Claro, uno ve el mapa de su país y le parece una situación natural. Y si alguien dice pero "ojo" que la zona del norte tiene mucha influencia peruana y boliviana o en Chiloé se vivió bajo dominio español hasta bien entrado el siglo XIX, la opción lógica es desechar ese punto de vista. Sin embargo, para las personas que viven esa realidad más específica la relación es otra, tienen trascendencias distintas.

De hecho, a medida que pasan los años se genera una relación inversamente proporcional entre el espacio fronterizo que se discute y la reacción nacionalista de las personas. Antes, las diferencias de las fronteras eran gigantescas, pero las discusiones políticas entre gobiernos no eran tan intensas. Hoy las discusiones fronterizas son por algunos kilómetros, pero con una energía mucho más marcada. La gente está dispuesta a inflamarse por un metro de tierra.

Lo que pasa es que al crecer el Estado Nación, el nacionalismo aumenta. Ahora los Estados son fuertes y de verdad, tienen instituciones, tienen ejércitos. Y se requieren este tipo de relatos para darle importancia a esas diferencias, otorgándoles una trascendencia vital. Antes, cuando éramos unos recién nacidos, no eran tan importante.

- Finalmente, ¿crees que hay sociedades que hayan logrado administrar mejor esta relación con el pasado?
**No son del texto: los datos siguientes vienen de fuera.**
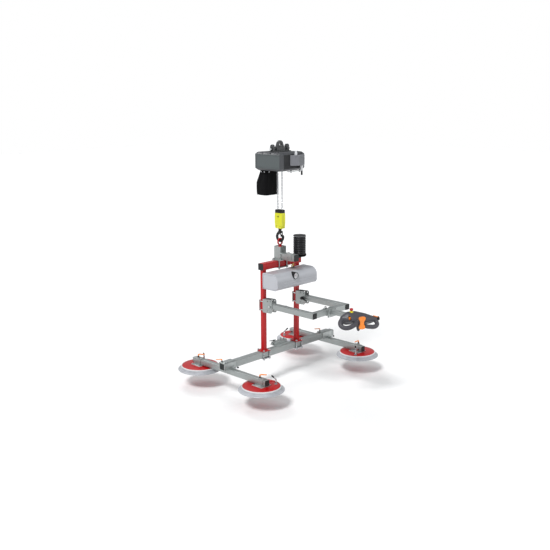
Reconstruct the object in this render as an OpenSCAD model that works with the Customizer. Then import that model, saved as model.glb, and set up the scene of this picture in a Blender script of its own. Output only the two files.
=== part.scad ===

- Es difícil. Si se piensa en Alemania, por ejemplo, hay que ver que la derrota intensa sufrida en 1945 lleva a esa sociedad hacia una amnesia casi total del nazismo. Eso hasta más o menos los años 60 y 70 cuando intelectuales y estudiantes debaten en torno a la necesidad de hacerse cargo de lo que había pasado. Y ahí puede verse un ejemplo en el que hay sociedades con una mayor disposición a considerar que la historia, que su pasado, no es obligatoriamente esencial e inamovible. Lo que nos cuesta aceptar en la vida privada y en la vida de las naciones es que la contigencia y el azar es mucho más grande de lo que creemos, cosa que siempre angustia.